If you’ve been in the process of ordination in our diocese, I will have pestered you to write ember letters. I could blame it on our good bishops but I won’t. It is a long standing tradition for ordinands to write ember letters to their bishop four times per year corresponding to the four sets of ember days which occur annually.
What’s this ember thing about, anyways? It’s old. Really old. Leo the Great (5th c) old. He encouraged setting aside the Wednesday, Friday, and Saturday at the beginning of each of the four seasons for fasting and prayer. He claimed the Apostles did it, so all Christians should do it. If you’re interested in the history Wikipedia has a good write up. You can also find dates for ember weeks in your prayer books.
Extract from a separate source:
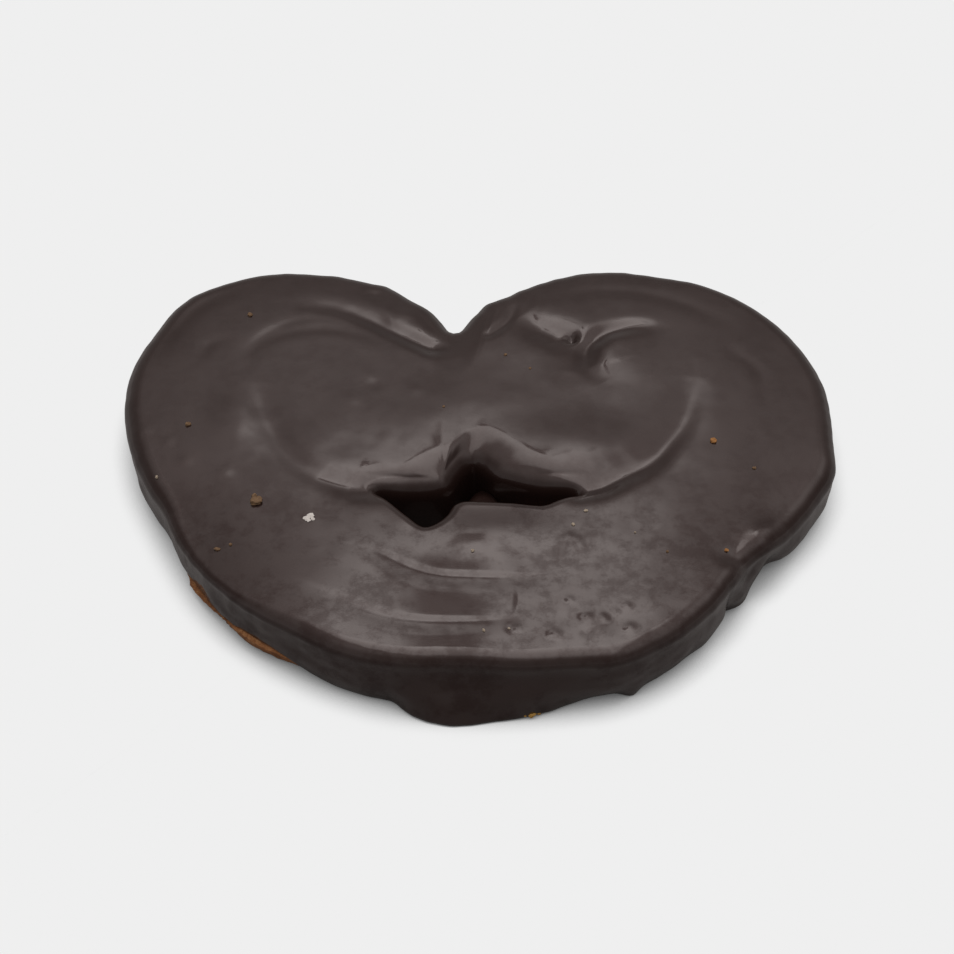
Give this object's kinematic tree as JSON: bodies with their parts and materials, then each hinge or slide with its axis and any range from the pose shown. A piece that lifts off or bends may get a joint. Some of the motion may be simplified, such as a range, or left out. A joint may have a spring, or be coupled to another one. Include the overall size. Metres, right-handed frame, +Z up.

Sadly, the observance of embertides has fallen into disuse except among those peculiar clergy-types, particularly those preparing for ministry. Case in point, two of the three collects for ember days in the 1979 BCP are prayers for those to be ordained and the discernment of those called to ministry. But originally, they were to be observed by all Christians. Their purpose was to provide quarterly opportunities for enhanced recollection and prayer, fasting and abstinence, service and almsgiving. The three days function like an extended interval workout, where the exercise is rigorous, so to build the spiritual muscles which equip the saint to live the life of faith.
My purpose in writing is to say that ember days are for all of us - lay and clergy alike. And this is an ember week. Wednesday, Friday, and Saturday are the spring ember days. Consider setting some time aside to draw near to the Lord. Let’s open and receive the gift of this wonderful tradition.